> _REQUEST_
Entries follow. Set all of them down as they stand.

[Rows from a 3D modeling dataset]
□ □ □ □ □

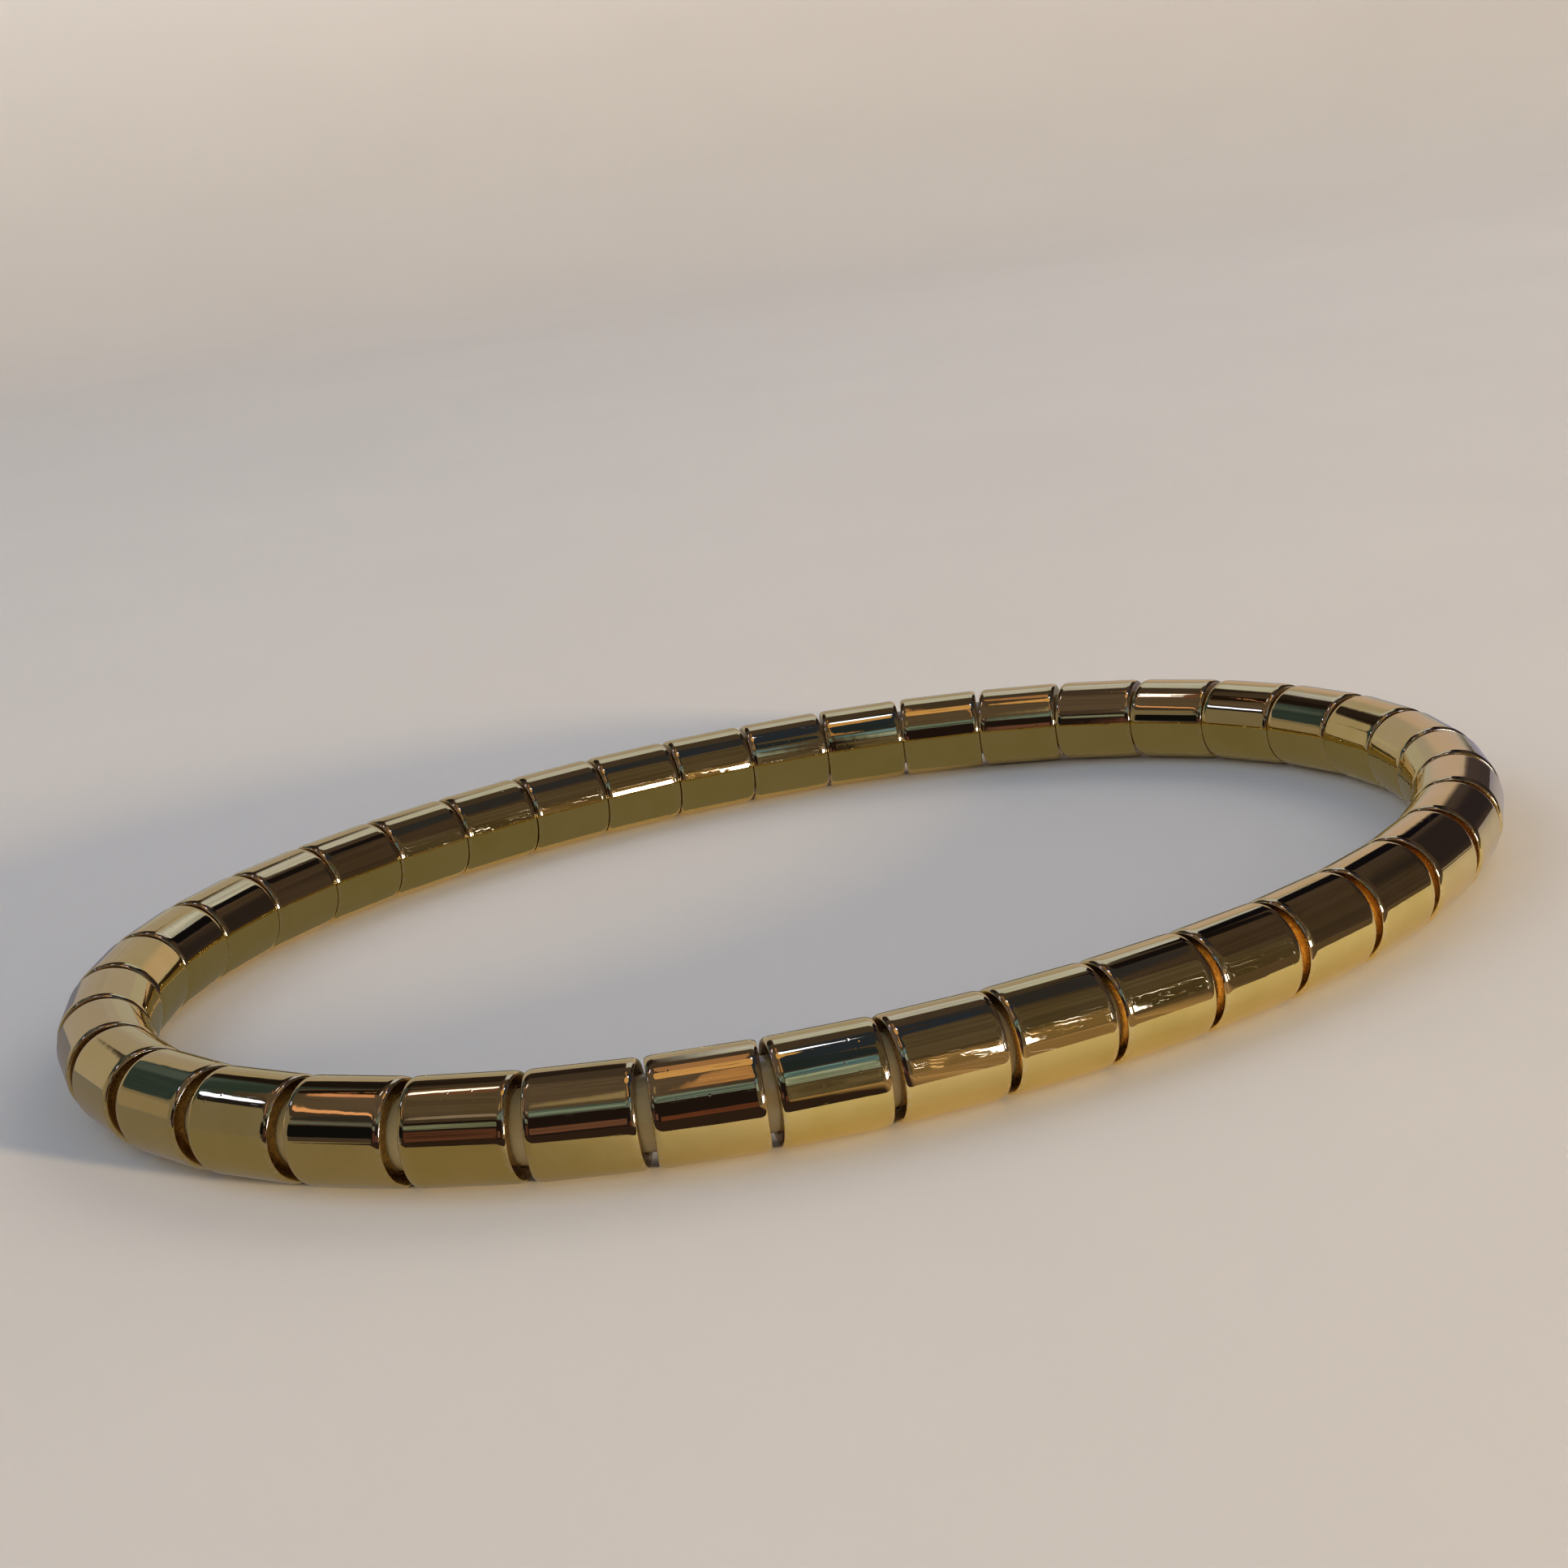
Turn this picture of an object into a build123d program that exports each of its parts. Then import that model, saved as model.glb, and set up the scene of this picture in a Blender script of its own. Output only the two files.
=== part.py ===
from build123d import *
import math
import os

# A stretch bangle: forty identical polished metal tubes threaded end to end on one closed, hollow elastic
# core. The tubes meet at the inside of the ring and open into narrow V gaps at the outside, where the core
# shows. It lies flat, with the tubes' lowest lines at z = 0 and the origin below the centre of the ring.
# The ring is a slight oval: +X is its long axis and the ring mirrors about both the X and the Y axis.
# Lengths are millimetres and angles are degrees.

# Tubes
TUBE_COUNT = 40
TUBE_OD = 4.2
TUBE_LENGTH = 4.2
TUBE_BORE = 2.98
OUTER_EDGE_RADIUS = 0.28
BORE_EDGE_CHAMFER = 0.08

# The ring that the tubes form
SEAM_CLEARANCE = 0.03
OVALNESS = 0.39

# Elastic core, a soft tube with its two ends butted inside one of the metal tubes
CORE_OD = 2.9
CORE_BORE = 1.2
CORE_BEND_LENGTH = 0.5
CORE_BUTT_GAP = 0.04

# Barbed plug that joins the ends of the core
PLUG_TUBE = 8
PLUG_LENGTH = 3.0
PLUG_RIDGE_DIAMETER = 1.16
PLUG_ROOT_DIAMETER = 0.96
PLUG_NOSE_DIAMETER = 0.7
PLUG_RIDGES_PER_END = 3
PLUG_COLLAR_LENGTH = 0.6

# Worked out from the above
TUBE_RADIUS = TUBE_OD / 2
CONTACT_RADIUS = TUBE_RADIUS - OUTER_EDGE_RADIUS
SIDE_LENGTH = TUBE_LENGTH + SEAM_CLEARANCE
MEAN_TURN = 360 / TUBE_COUNT


def heading(angle):
    """The unit vector in the XY plane at this angle from +X."""
    return Vector(math.cos(math.radians(angle)), math.sin(math.radians(angle)), 0)


def seam_turns():
    """How far the ring turns at each seam: most at the two ends of the long axis, least half-way between."""
    return [
        MEAN_TURN * (1 + OVALNESS * math.cos(2 * math.radians(MEAN_TURN * seam)))
        for seam in range(TUBE_COUNT)
    ]


def tube_headings(turns):
    """Which way each tube points, going counter-clockwise from the seam on the +X axis."""
    headings = [90 + turns[0] / 2]
    for turn in turns[1:]:
        headings.append(headings[-1] + turn)
    return headings


def contact_points(headings):
    """The corner at each seam where the two flat end faces come closest, centred on the origin."""
    corners = [Vector(0, 0, 0)]
    for angle in headings[:-1]:
        corners.append(corners[-1] + heading(angle) * SIDE_LENGTH)
    middle = sum(corners, Vector(0, 0, 0)) / TUBE_COUNT
    return [corner - middle for corner in corners]


def axis_corners(corners, headings, turns):
    """Where the axes of neighbouring tubes cross, a little outside each contact point."""
    crossings = []
    for corner, angle, turn in zip(corners, headings, turns):
        outward = heading(angle - turn / 2 - 90)
        reach = CONTACT_RADIUS / math.cos(math.radians(turn / 2))
        crossings.append(corner + outward * reach + Vector(0, 0, TUBE_RADIUS))
    return crossings


def tube_frames(corners, headings):
    """A plane at the middle of each tube, with its normal along the tube and its local X pointing out."""
    frames = []
    for corner, angle in zip(corners, headings):
        along = heading(angle)
        outward = heading(angle - 90)
        centre = corner + along * (SIDE_LENGTH / 2) + outward * CONTACT_RADIUS
        frames.append(Plane(centre + Vector(0, 0, TUBE_RADIUS), x_dir=outward, z_dir=along))
    return frames


def make_tube():
    """One metal tube, centred on the origin along Z: rounded outer rims, flat ends, eased bore edges."""
    tube = Cylinder(TUBE_RADIUS, TUBE_LENGTH)
    tube = fillet(tube.edges().filter_by(GeomType.CIRCLE), OUTER_EDGE_RADIUS)
    tube -= Cylinder(TUBE_BORE / 2, TUBE_LENGTH)
    bore_edges = [
        edge
        for edge in tube.edges().filter_by(GeomType.CIRCLE)
        if math.isclose(edge.radius, TUBE_BORE / 2)
    ]
    return chamfer(bore_edges, BORE_EDGE_CHAMFER)


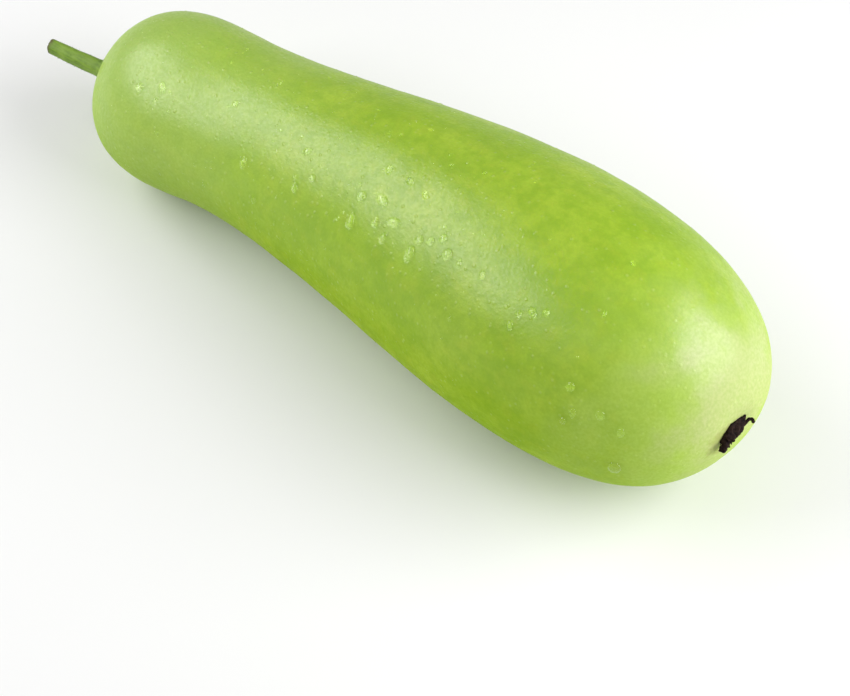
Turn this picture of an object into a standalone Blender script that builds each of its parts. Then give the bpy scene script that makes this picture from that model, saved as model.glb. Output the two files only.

□ □ □ □ □

> _SOLUTION TO THIS EXERCISE_
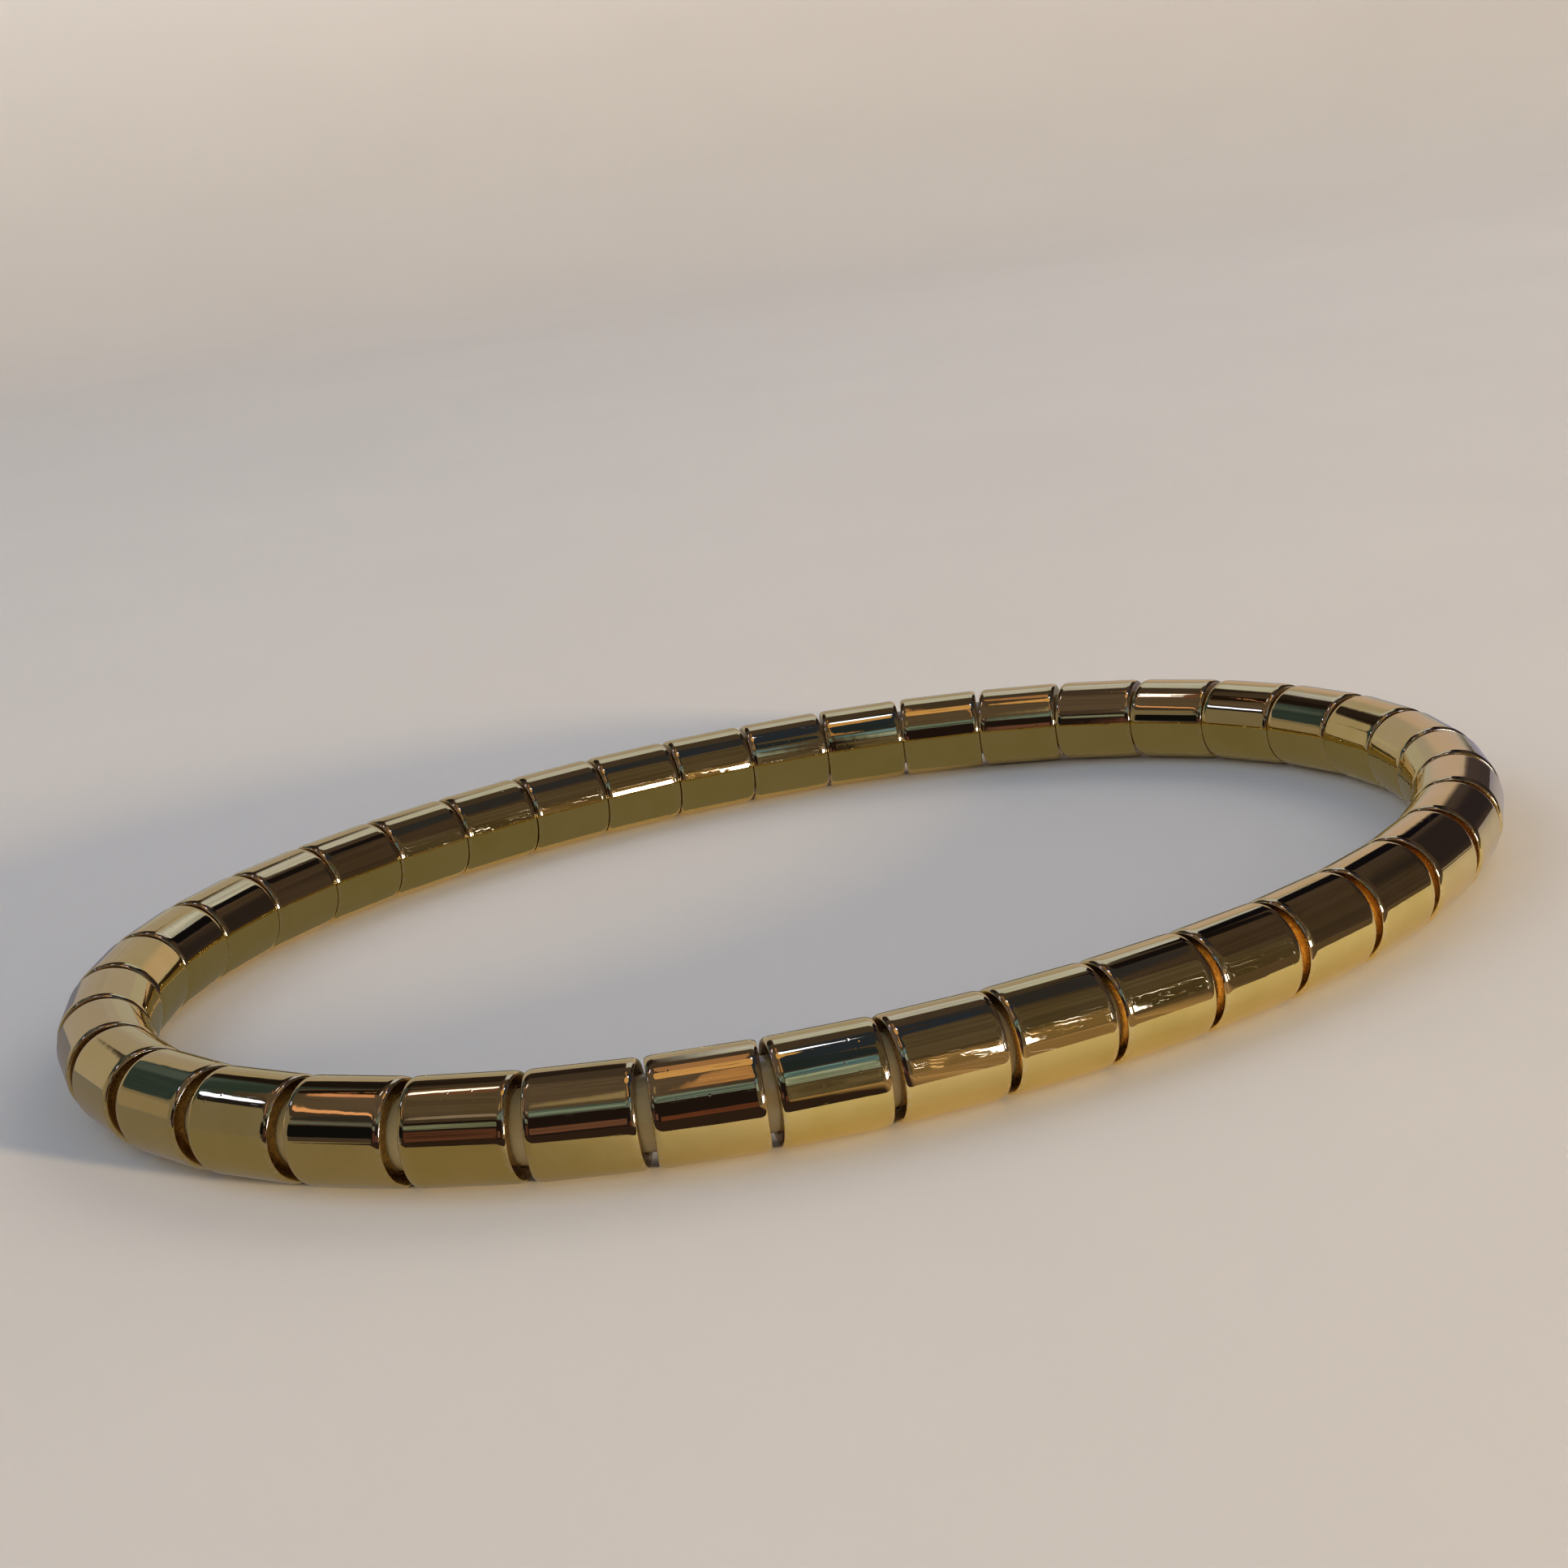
Turn this picture of an object into a build123d program that exports each of its parts. Then import that model, saved as model.glb, and set up the scene of this picture in a Blender script of its own. Output only the two files.
=== part.py ===
from build123d import *
import math
import os

# A stretch bangle: forty identical polished metal tubes threaded end to end on one closed, hollow elastic
# core. The tubes meet at the inside of the ring and open into narrow V gaps at the outside, where the core
# shows. It lies flat, with the tubes' lowest lines at z = 0 and the origin below the centre of the ring.
# The ring is a slight oval: +X is its long axis and the ring mirrors about both the X and the Y axis.
# Lengths are millimetres and angles are degrees.

# Tubes
TUBE_COUNT = 40
TUBE_OD = 4.2
TUBE_LENGTH = 4.2
TUBE_BORE = 2.98
OUTER_EDGE_RADIUS = 0.28
BORE_EDGE_CHAMFER = 0.08

# The ring that the tubes form
SEAM_CLEARANCE = 0.03
OVALNESS = 0.39

# Elastic core, a soft tube with its two ends butted inside one of the metal tubes
CORE_OD = 2.9
CORE_BORE = 1.2
CORE_BEND_LENGTH = 0.5
CORE_BUTT_GAP = 0.04

# Barbed plug that joins the ends of the core
PLUG_TUBE = 8
PLUG_LENGTH = 3.0
PLUG_RIDGE_DIAMETER = 1.16
PLUG_ROOT_DIAMETER = 0.96
PLUG_NOSE_DIAMETER = 0.7
PLUG_RIDGES_PER_END = 3
PLUG_COLLAR_LENGTH = 0.6

# Worked out from the above
TUBE_RADIUS = TUBE_OD / 2
CONTACT_RADIUS = TUBE_RADIUS - OUTER_EDGE_RADIUS
SIDE_LENGTH = TUBE_LENGTH + SEAM_CLEARANCE
MEAN_TURN = 360 / TUBE_COUNT


def heading(angle):
    """The unit vector in the XY plane at this angle from +X."""
    return Vector(math.cos(math.radians(angle)), math.sin(math.radians(angle)), 0)


def seam_turns():
    """How far the ring turns at each seam: most at the two ends of the long axis, least half-way between."""
    return [
        MEAN_TURN * (1 + OVALNESS * math.cos(2 * math.radians(MEAN_TURN * seam)))
        for seam in range(TUBE_COUNT)
    ]


def tube_headings(turns):
    """Which way each tube points, going counter-clockwise from the seam on the +X axis."""
    headings = [90 + turns[0] / 2]
    for turn in turns[1:]:
        headings.append(headings[-1] + turn)
    return headings


def contact_points(headings):
    """The corner at each seam where the two flat end faces come closest, centred on the origin."""
    corners = [Vector(0, 0, 0)]
    for angle in headings[:-1]:
        corners.append(corners[-1] + heading(angle) * SIDE_LENGTH)
    middle = sum(corners, Vector(0, 0, 0)) / TUBE_COUNT
    return [corner - middle for corner in corners]


def axis_corners(corners, headings, turns):
    """Where the axes of neighbouring tubes cross, a little outside each contact point."""
    crossings = []
    for corner, angle, turn in zip(corners, headings, turns):
        outward = heading(angle - turn / 2 - 90)
        reach = CONTACT_RADIUS / math.cos(math.radians(turn / 2))
        crossings.append(corner + outward * reach + Vector(0, 0, TUBE_RADIUS))
    return crossings


def tube_frames(corners, headings):
    """A plane at the middle of each tube, with its normal along the tube and its local X pointing out."""
    frames = []
    for corner, angle in zip(corners, headings):
        along = heading(angle)
        outward = heading(angle - 90)
        centre = corner + along * (SIDE_LENGTH / 2) + outward * CONTACT_RADIUS
        frames.append(Plane(centre + Vector(0, 0, TUBE_RADIUS), x_dir=outward, z_dir=along))
    return frames


def make_tube():
    """One metal tube, centred on the origin along Z: rounded outer rims, flat ends, eased bore edges."""
    tube = Cylinder(TUBE_RADIUS, TUBE_LENGTH)
    tube = fillet(tube.edges().filter_by(GeomType.CIRCLE), OUTER_EDGE_RADIUS)
    tube -= Cylinder(TUBE_BORE / 2, TUBE_LENGTH)
    bore_edges = [
        edge
        for edge in tube.edges().filter_by(GeomType.CIRCLE)
        if math.isclose(edge.radius, TUBE_BORE / 2)
    ]
    return chamfer(bore_edges, BORE_EDGE_CHAMFER)


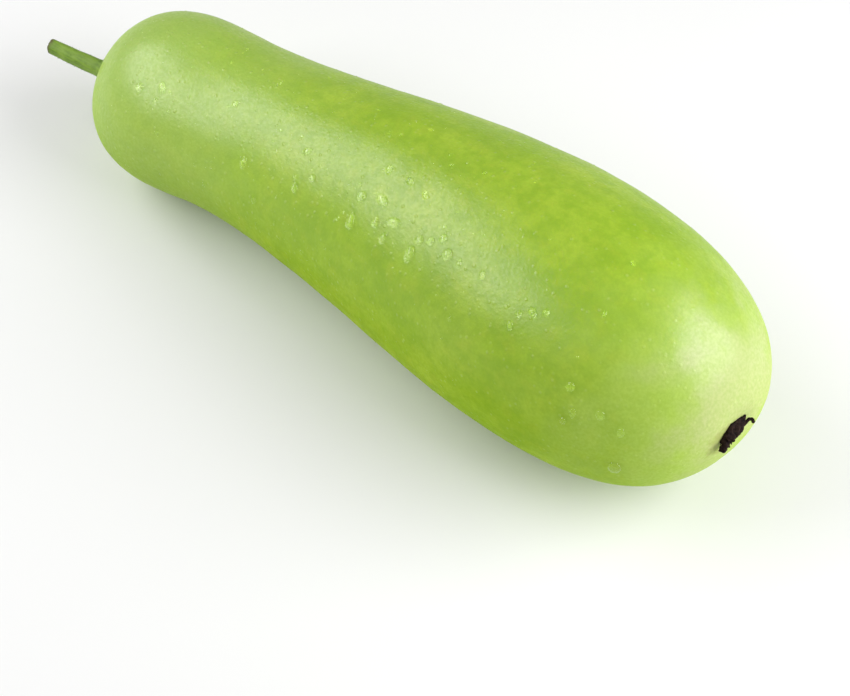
Turn this picture of an object into a standalone Blender script that builds each of its parts. Then give the bpy scene script that makes this picture from that model, saved as model.glb. Output the two files only.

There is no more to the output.